Seminar topics are subject to variation, but are likely to include the following:

  1. The Unpronounceables: Guelphs and Ghibellines
  2. Class and Faction: whose side are you on?
  3. The City: Something of the mountain and the rock
  4. Money: they say the best things in life are free
  5. Morality and Religion: It is better to will the good than to know the truth
  6. Literacy and Education: you can learn many things with a bit of study
  7. Popular Culture: a sweet new style
  8. Early Humanism: out of the darkness and dense gloom?


Task Length % of module mark
Assessed Essay
N/A 100

Special assessment rules


Additional assessment information

For formative assessment, students will complete a referenced 1200 to 1500-word essay relating to the themes and issues of the module. This will be submitted in either the Week 5 or Week 9 RAW week (on the day of the weekly seminar).

For summative assessment, students will complete an Assessed Essay (2000 words, footnoted). This will comprise 100% of the overall module mark.

Summative assessments will be due in the assessment period.


Task Length % of module mark
Assessed Essay
N/A 100

Module feedback

Following their formative assessment task, students will typically receive written feedback that will include comments and a mark within 10 working days of submission.

Work will be returned to students in their seminars and may be supplemented by the tutor giving some oral feedback to the whole group. All students are encouraged, if they wish, to discuss the feedback on their formative work during their tutor’s student hours. For more information, see the Statement on Feedback.
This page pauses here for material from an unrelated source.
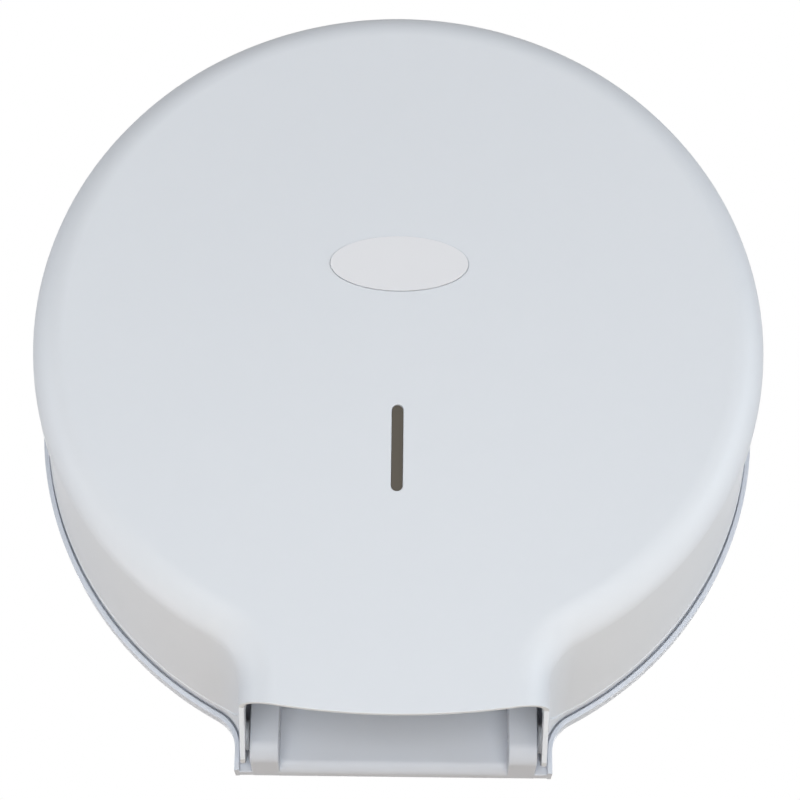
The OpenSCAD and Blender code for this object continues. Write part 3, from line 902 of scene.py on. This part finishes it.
    def side_skin(self) -> Skin:
        """The outer skin of the side and rim, down to the neck's teeth.

        Returns:
            The skin, with a hole for the lock.
        """
        end = self.neck_end()
        runs = OUTLINE.stations(float(end[:, 0].max()))
        low = runs[np.abs(runs) < end[0, 0] - 0.3]
        high = runs[np.abs(runs) < end[-1, 0] - 0.3]
        border = np.vstack([
            np.column_stack([low, np.zeros(len(low))]),
            end,
            np.column_stack([high[::-1], np.full(len(high), SIDE.length)]),
            end[::-1] * (-1.0, 1.0),
        ])
        edge = self.panel_edge()
        edge_ring = self.ring_of(edge)
        rows = [SIDE.climb_at(h) for h in sorted((*self.side_rows, self.lip_top))]
        rows += list(np.linspace(SIDE.wall_len, SIDE.length, 11)[:-1])
        reach = float(end[:, 0].max()) + 3.0
        lines = [np.array([[r, -3.0], [r, SIDE.length + 3.0]]) for r in runs]
        lines += [np.array([[-reach, climb], [reach, climb]]) for climb in rows]
        lock = self.lock_hole()
        loops = [border, lock] + [edge_ring.grown(-step).points for step in self.panel_rings]
        spots, triangles = triangulate(loops, lines, region(border, [lock]))
        return Skin(*self.side_surface(edge, spots), triangles[:, ::-1])

    @staticmethod
    def ring_of(line: np.ndarray) -> Ring:
        """A closed anticlockwise line with its outward normals."""
        along = unit(np.roll(line, -1, axis=0) - line) + unit(line - np.roll(line, 1, axis=0))
        return Ring(line, unit(np.column_stack([along[:, 1], -along[:, 0]])))

    def lock_hole(self) -> np.ndarray:
        """The hole for the lock, in (run, climb), a little inside the pad that finishes it."""
        centre = (0.0, SIDE.climb_at(self.lock_out))
        return Ring.ellipse(centre, (self.lock_bore + 1.2,) * 2, 48).points

    def side_surface(self, edge: np.ndarray, spots: np.ndarray) -> tuple[np.ndarray, np.ndarray, np.ndarray]:
        """Places the side's points, with the panel set in.

        Args:
            edge: The panel's outline.
            spots: Points of (run, climb).

        Returns:
            Points, normals, and directions through the wall, which the panel's step leaves as they are.
        """
        run, climb = spots[:, 0], np.clip(spots[:, 1], 0.0, SIDE.length)
        offset, height, raised = SIDE.at(climb)
        depth = self.panel_depth(edge, spots)
        step = 0.02
        slope_run = (self.panel_depth(edge, spots + (step, 0.0)) - depth) / step
        slope_climb = (self.panel_depth(edge, spots + (0.0, step)) - depth) / step
        plan, out = OUTLINE.at(run, offset)
        side = np.column_stack([out[:, 1], -out[:, 0]])
        level = np.zeros(len(run))
        normal = np.column_stack([out * np.cos(raised)[:, None], np.sin(raised)])
        forward = np.column_stack([side, level])
        upward = np.column_stack([-out * np.sin(raised)[:, None], np.cos(raised)])
        tilted = normal + forward * slope_run[:, None] + upward * slope_climb[:, None]
        points = np.column_stack([plan, height]) - normal * depth[:, None]
        return points, unit(tilted), -normal

    # -- the face --

    def face_skin(self, rim: np.ndarray) -> Skin:
        """The outer skin of the face.

        Args:
            rim: Plan points of the side's upper border, from the left end of the neck to the right one.

        Returns:
            The skin, with holes for the level window and the badge.
        """
        reach = abs(rim[-1, 0])
        x = np.linspace(reach, -reach, 40)[1:-1]
        border = np.vstack([rim, np.column_stack([x, self.bottom_y(x)])])
        openings = (self.slot_ring(), self.badge_ring())
        holes = [ring.points for ring in openings]
        circles = [Ring.ellipse((0.0, 0.0), (r, r), 96).points for r in self.face_rings]
        around = [ring.grown(gap).points for ring in openings for gap in self.hole_rings]
        plan, triangles = triangulate([border, *holes, *circles, *around], [], region(border, holes))
        for spot in rim:
            plan[np.argmin(((plan - spot) ** 2).sum(axis=1))] = spot
        r = np.linalg.norm(plan, axis=1)
        inside = np.maximum(0.0, 1.0 - (r / self.crown_r) ** 2)
        slope = 4.0 * self.crown / self.crown_r**2 * inside
        normals = unit(np.column_stack([plan * slope[:, None], np.ones(len(plan))]))
        return Skin(np.column_stack([plan, self.face_height(r)]), normals, -normals, triangles)

    def slot_ring(self) -> Ring:
        """Opening of the level window."""
        return Ring.slot((0.0, -self.slot_drop), self.slot_size)

    def badge_ring(self) -> Ring:
        """Opening of the pocket that the badge sits in."""
        return Ring.ellipse((0.0, self.badge_rise), self.badge_half, 96)

    # -- the moulding --

    def shell(self, draft: Draft) -> None:
        """Draws the whole shell: both skins, their rounded edges and the badge's pocket."""
        side = self.side_skin()
        top = side.points[:, 2] > SIDE.rim_start + SIDE.rim_r - 1e-6
        rim = side.points[top][:, :2]
        turn = np.arctan2(rim[:, 0], rim[:, 1])
        rim = rim[np.argsort(turn)]
        skin = side.joined(self.face_skin(rim))
        borders = skin.borders()
        log.info("cover skin: %d points, borders of %s", len(skin.points), [len(b) for b in borders])
        outer, inner = skin.points.copy(), skin.points + skin.through * COVER_WALL
        for row in borders:
            shift = skin.inward(row) * self.edge_r
            outer[row] += shift
            if not self.is_badge(skin, row):
                inner[row] += shift
        front = draft.add(outer, skin.normals)
        back = draft.add(inner, -skin.normals)
        draft.tile(front, skin.triangles)
        draft.tile(back, skin.triangles)
        for row in borders:
            if self.is_badge(skin, row):
                self.pocket(draft, skin, row, front, back)
            else:
                self.edge(draft, skin, row, front, back)
        draft.seal()

    def is_badge(self, skin: Skin, row: np.ndarray) -> bool:
        """Tells whether a border is the badge's opening."""
        middle = skin.points[row].mean(axis=0)
        return bool(np.hypot(middle[0], middle[1] - self.badge_rise) < 2.0 and middle[2] > SIDE.rim_start)

    def edge(self, draft: Draft, skin: Skin, row: np.ndarray, front: np.ndarray, back: np.ndarray) -> None:
        """Rounds the edge between the two skins along a border.

        Args:
            draft: The drawing.
            skin: The outer skin.
            row: The border's point numbers in the skin.
            front: Numbers in the drawing of the outer skin's points.
            back: Those of the inner skin's points.
        """
        inward, normals, r = skin.inward(row), skin.normals[row], self.edge_r
        ends = np.column_stack([np.arange(len(row)), np.roll(np.arange(len(row)), -1)])
        facing_in = np.cross(normals[ends], self.ways(skin.points[row]))
        rows = [front[row][ends]]
        for start, turns, sign in ((skin.points[row] - normals * r, (30, 60, 90), 1.0),
                                   (skin.points[row] - normals * (COVER_WALL - r), (90, 45), -1.0)):
            for turn in np.radians(turns):
                away = inward * (1.0 - math.sin(turn)) + normals * sign * math.cos(turn)
                facing = normals[ends] * sign * math.cos(turn) - facing_in * math.sin(turn)
                rows.append(draft.add((start + away * r)[ends], facing))
        rows.append(back[row][ends])
        draft.strips(np.array(rows)[..., 0], np.array(rows)[..., 1])

    @staticmethod
    def ways(line: np.ndarray, limit: float = 25.0) -> np.ndarray:
        """Directions of a closed line's segments at both their ends, blended where the line bends gently.

        Args:
            line: Its points in order, (n, 3).
            limit: Bends of more than this many degrees stay sharp.

        Returns:
            The directions, (n, 2, 3).
        """
        along = unit(np.roll(line, -1, axis=0) - line)
        before = np.roll(along, 1, axis=0)
        gentle = ((along * before).sum(axis=1) > math.cos(math.radians(limit)))[:, None]
        blended = unit(along + before)
        start = np.where(gentle, blended, along)
        end = np.where(np.roll(gentle, -1, axis=0), np.roll(blended, -1, axis=0), along)
        return np.stack([start, end], axis=1)

    def pocket(self, draft: Draft, skin: Skin, row: np.ndarray, front: np.ndarray, back: np.ndarray) -> None:
        """Sinks the badge's pocket, and closes the inner skin behind it.

        Args:
            draft: The drawing.
            skin: The outer skin.
            row: The pocket's border.
            front: Numbers in the drawing of the outer skin's points.
            back: Those of the inner skin's points.
        """
        inward, normals, r = skin.inward(row), skin.normals[row], self.edge_r
        start = skin.points[row] - normals * r
        rows = [front[row]]
        for turn in np.radians((30, 60, 90)):
            away = inward * (1.0 - math.sin(turn)) + normals * math.cos(turn)
            rows.append(draft.add(start + away * r, normals * math.cos(turn) - inward * math.sin(turn)))
        floor = start.copy()
        floor[:, 2] = float(self.face_height(np.array(self.badge_rise))) - self.badge_depth
        rows.append(draft.add(floor, -inward))
        draft.skin(np.array(rows))
        draft.cap(floor, (0.0, 0.0, 1.0))
        draft.faces.append(tuple(back[row].tolist()))

    def lock_pad(self, draft: Draft) -> None:
        """Draws the round pad that the lock is fastened in."""
        bore, pad = self.lock_bore, self.lock_pad_r
        upright = Placement((0.0, 0.0, self.lock_out), (1.0, 0.0, 0.0), (0.0, 0.0, -1.0))
        top = OUTLINE.body_r + SIDE.flare(self.lock_out - pad) + 0.2
        draft.lathe(Ring.box((bore, top - self.lock_pad_t), (pad, top), 0.25), upright)

    def window_seat(self, draft: Draft) -> None:
        """Draws the frame that the window lies in, and the two stakes that hold it."""
        seat = SIDE.rim_start + SIDE.rim_r - COVER_WALL - self.window_drop
        half_x, half_y = (size / 2 + lap for size, lap in zip(self.slot_size, self.window_lap))
        around = Ring.box((-half_x, -self.slot_drop - half_y), (half_x, -self.slot_drop + half_y), 0.5)
        draft.prism(around, seat, seat + COVER_WALL, 0.2, holes=[self.slot_ring().grown(0.08)])
        for end in (-1.0, 1.0):
            spot = (0.0, end * (self.slot_size[1] / 2 + self.stake_gap) - self.slot_drop)
            draft.prism(Ring.ellipse(spot, (self.stake_r,) * 2, 20), seat - 1.6, seat + 0.4, 0.05)
            draft.prism(Ring.ellipse(spot, (self.stake_head_r,) * 2, 24), seat - 2.0, seat - 1.4, 0.25)

    def hinge_bosses(self, draft: Draft) -> None:
        """Draws the boss round each hinge pin, on the inside of the neck."""
        far = OUTLINE.neck_half + SIDE.flare(HINGE.out) - COVER_WALL + 0.6
        near = HINGE.lug_outer + self.boss_gap
        section = Ring.box((HINGE.pin_r + self.pin_gap, near), (HINGE.pin_r + self.boss_t, far), 0.3)
        for side in (-1.0, 1.0):
            spot = Placement((0.0, HINGE.y, HINGE.out), (0.0, 0.0, -side), (0.0, 1.0, 0.0))
            draft.lathe(section, spot, 48)

    def build(self) -> None:
        """Makes the cover's piece, which stands for its CAD node."""
        draft = Draft()
        for draw in (self.shell, self.lock_pad, self.window_seat, self.hinge_bosses):
            draw(draft)
        piece = draft.build("cover_moulding")
        dress(piece, COVER_PLASTIC)
        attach(piece, "cover")
        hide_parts("front_cover")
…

For the summative assessment task, students will receive their provisional mark and written feedback within 25 working days of the submission deadline. The tutor will then be available during student hours for follow-up guidance if required. For more information, see the Statement of Assessment.

Indicative reading

For term time reading, please refer to the module VLE site. Before the course starts, we encourage you to look at the following items of preliminary reading:

  • Lansing, Carol. The Florentine Magnates: Lineage and Faction in a Medieval Commune. Princeton, N.J.: Princeton University Press, 1991.
  • Sullivan, Mary Elizabeth. “Is Dante a Cosmopolitan?,” Postmedieval: a Journal of Medieval Cultural Studies. 9, no. 4 (2018): 511–23.
  • Witt, Ronald G. The Two Latin Cultures and the Foundation of Renaissance Humanism in Medieval Italy. Cambridge: Cambridge University Press, 2012.

The information on this page is indicative of the module that is currently on offer. The University is constantly exploring ways to enhance and improve its degree programmes and therefore reserves the right to make variations to the content and method of delivery of modules, and to discontinue modules, if such action is reasonably considered to be necessary by the University. Where appropriate, the University will notify and consult with affected students in advance about any changes that are required in line with the University's policy on the Approval of Modifications to Existing Taught Programmes of Study.